Thursday, June 30, 2011

Of Mindscapes

As a Taster, sensory feelings are everything for me. Smells and colors and sounds and flavors and textures are part of what my life is, especially because sometimes the combination of them creates a whole meaningful and memorable scenarios, despite of their usual fugacity.

Those are mindscapes, sensory feelings that combined stick to our memories. We all have lots of mindscapes in all our minds, ranging from all kind of experiences. That sunset hour plus her perfume. The foggy night plus a black metal song. That smell of coffee and plants in grandma's house.

I guess mindscapes are part of the whole personal element study. They can add so much to one's perception that I have this life goal that is to taste as many mindscapes as I can, be it through living my life or tasting other life stories (and clearly this has enormous story-telling potential).

It's weird to think there are people who have experienced mindscapes I could never dream of. It's quite interesting to try thinking of them, to broad my horizons. It's also helpful to realize some of my most influential mindscapes can be completely unknown or uninfluential to others.
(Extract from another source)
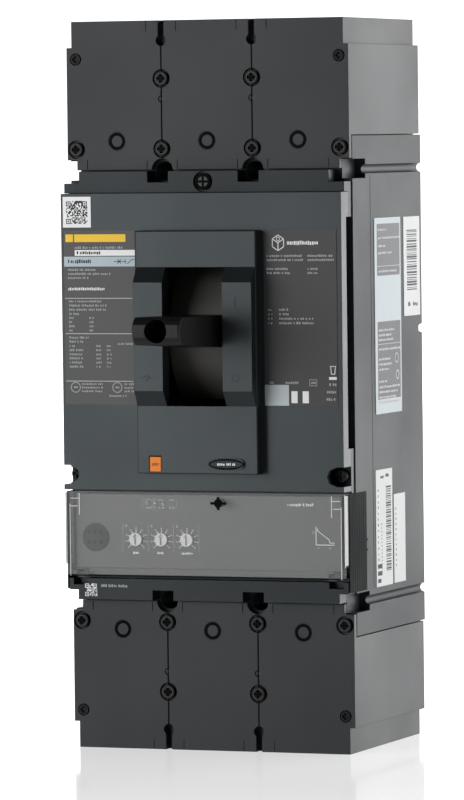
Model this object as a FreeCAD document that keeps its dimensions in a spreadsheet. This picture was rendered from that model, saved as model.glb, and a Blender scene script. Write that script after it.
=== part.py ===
import FreeCAD, Part
import math
import os
import re

import Sketcher
from FreeCAD import Placement, Rotation, Vector

# A three-pole molded case breaker with long terminal covers.
# +X is to the right seen from the front, the front faces -Y, +Z is up.
# The origin is the middle of the flat back, where the breaker is screwed to a plate.

doc = FreeCAD.newDocument("molded_case_breaker")

DIMENSIONS = {
    # case, seen from the front
    "case_width": 140.0,
    "total_height": 340.0,
    "bare_height": 255.0,
    "pole_pitch": 45.0,
    "wall": 3.0,
    "gap": 0.15,
    # depths from the mounting face to the front
    "base_depth": 95.5,
    "terminal_depth": 99.5,
    "rim_depth": 105.5,
    "label_depth": 110.0,
    "raised_depth": 116.4,
    "strip_depth": 121.2,
    "deck_depth": 100.0,
    # mounting holes
    "mount_pitch_x": 45.0,
    "mount_pitch_z": 200.0,
    "mount_hole_radius": 3.0,
    "mount_well_radius": 4.4,
    "mount_seat": 12.0,
    "notch_half": 5.2,
    # base
    "base_shoulder": 115.5,
    "bay_half": 18.5,
    "bay_end": 90.0,
    "bay_floor": 6.0,
    "terminal_bay_start": 104.0,
    "terminal_bay_floor": 20.0,
    "notch_depth": 5.0,
    "groove_radius": 2.1,
    # terminal covers
    "cover_start": 100.6,
    "cover_step": 105.3,
    "cover_neck": 157.8,
    "cover_wide": 70.0,
    "cover_mid": 67.5,
    "cover_slim": 65.2,
    "skirt_start": 116.0,
    "barrier_start": 128.0,
    "seam_gap": 0.5,
    "keyhole_height": 160.6,
    "keyhole_radius": 2.5,
    "keyhole_slot": 2.9,
    "seam_screw_low": 110.3,
    "seam_screw_high": 143.0,
    "seam_head_radius": 3.3,
    "seam_ring_radius": 4.25,
    "seat_sink": 1.6,
    "corner_screw_x": 65.5,
    "small_screw_x": 65.4,
    "small_screw_height": 152.4,
    "small_head_radius": 2.85,
    "recess_half": 0.6,
    "recess_depth": 1.0,
    "plug_height": 114.0,
    "plug_radius": 4.25,
    # main and accessory covers
    "cover_screw_x": 65.6,
    "cover_screw_height": -41.2,
    "main_screw_height": 95.0,
    "thread_radius": 2.0,
    "main_half": 69.5,
    "main_top": 94.5,
    "main_top_half": 62.0,
    "main_bottom_half": 65.0,
    "main_end": 100.0,
    "access_top": 89.8,
    "access_bottom": -48.2,
    "slot_top": 78.2,
    "slot_bottom": -28.5,
    "slot_depth": 103.4,
    "raised_half": 29.8,
    "raised_top": 72.5,
    "raised_bottom": -40.0,
    "panel_edge": 55.7,
    "strip_top": 48.7,
    "strip_bottom": -1.5,
    "strip_foot": -8.6,
    "strip_half": 29.3,
    "window_half": 14.8,
    # handle
    "pivot_depth": 70.0,
    "pivot_height": 24.6,
    "handle_tilt": 1.9,
    "handle_reach": 97.4,
    "handle_width": 23.3,
    "handle_root": 15.2,
    "handle_tip": 12.6,
    "handle_nose": 3.6,
    "handle_hole_radius": 5.4,
    "handle_hole_depth": 22.0,
    "shroud_radius": 36.0,
    "shroud_wall": 1.5,
    "shroud_half": 17.5,
    # trip unit
    "housing_half": 61.0,
    "housing_back": 71.0,
    "port_x": -56.3,
    "port_height": -70.8,
    "port_radius": 6.6,
    "seal_x": 7.5,
    "seal_height": -53.9,
    "seal_radius": 1.9,
    "light_x": -30.5,
    "light_height": -54.8,
    "light_pitch": 4.0,
    "light_radius": 1.1,
    "plunger_x": 10.0,
    "plunger_depth": 90.0,
    "plunger_radius": 2.0,
    "knuckle_start": 60.5,
    "knuckle_end": 64.0,
    "knuckle_radius": 2.2,
    "ear_end": 67.0,
    "trip_top": -50.0,
    "trip_bottom": -89.0,
    "trip_half": 66.0,
    "trip_face": 104.0,
    "flap_half": 69.7,
    "flap_wall": 1.6,
    "flap_hinge_depth": 106.4,
    "flap_hinge_height": -87.2,
    "flap_pin_radius": 1.0,
    "dial_radius": 3.1,
    "dial_height": -71.5,
    "dial_first": -36.0,
    "dial_pitch": 12.75,
    # contacts
    "rotor_depth": 37.0,
    "rotor_radius": 15.0,
    "rotor_half": 14.0,
    "hub_radius": 8.0,
    "shaft_radius": 4.5,
    "arm_reach": 31.0,
    "arm_half": 5.0,
    "arm_thickness": 5.0,
    "tip_thickness": 2.0,
    "open_angle": 22.0,
    "cassette_half": 18.0,
    "cassette_front": 66.0,
    "cassette_back": 8.0,
    "cassette_end": 58.0,
    "cassette_wall": 2.0,
    # current path
    "load_front": 48.6,
    "load_back": 43.6,
    "front_clamp_height": 135.0,
    "rear_clamp_height": 156.0,
    "terminal_hole_radius": 4.0,
    "bar_half": 12.0,
    "bar_back": 28.0,
    "bar_thickness": 5.0,
    "bar_end": 126.0,
    "lug_half": 15.5,
    "lug_front": 86.0,
    "lug_step": 59.0,
    "lug_start": 124.5,
    "lug_mid": 146.0,
    "lug_end": 164.0,
    "lug_bore_radius": 10.0,
    "lug_bore_front": 73.0,
    "lug_bore_back": 46.0,
    "lug_screw_radius": 7.0,
    # mechanism
    "plate_half": 16.0,
    "plate_thickness": 1.5,
    "crank_radius": 20.0,
    "crank_pin_radius": 2.0,
    "knee_depth": 84.0,
    "knee_height": 20.0,
    "pin_radius": 2.5,
    "cradle_depth": 76.0,
    "cradle_height": 44.0,
    # trip linkage
    "badge_x": 14.6,
    "badge_height": -35.3,
    "badge_half": 8.9,
    "badge_radius": 2.55,
    "badge_thickness": 0.8,
    "film_thickness": 0.25,
    "label_thickness": 0.2,
    "trip_bar_depth": 86.0,
    "trip_bar_height": -44.5,
    "button_x": -20.8,
    "button_height": -35.6,
}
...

I like living in this small city surrounded by nature. Mountains and valleys and forests. Now here's a cold and cloudy day. And I've got a hymn for this mindscape. I mean, there's quite a lot of them. There's so many of these heavy atmospheric, melancholic (sometimes with a hint of anguish)-sounding songs that I had to name them, Sunday Gray (i know, these names embarrass me, but a name is a name). So far the list includes: Alice in Chains' Bleed the Freak, Pearl Jam's Black, Acid Bath's Venus Blue, Metallica's My Friend of Misery, and, currently the most meaningful one, Pantera's Floods (especially that sweet outro, but that's quite because of another mindscape).
This whole mindscape actually reminds me of the city I grew in, which sometimes used to feel this beautifully sad and melancholic in days like this. Hey, umm, all these songs were released in 90s, the decade I lived there. Also, my brother did use to listen to a lot of grunge and thrash metal back then. Probably there's a Nirvana song that'll fit in this list (oh, it's quite frustrating to realize it's just a nostalgia-indulced feeling). So this whole Gray mindscape is indeed one of my strongest ones, and it has even influenced my musical taste. Quite deeply, I'd say, for this mindscape could pretty much even be the reason I love so much baritones vocalists and low-sounding instruments like bass and cello.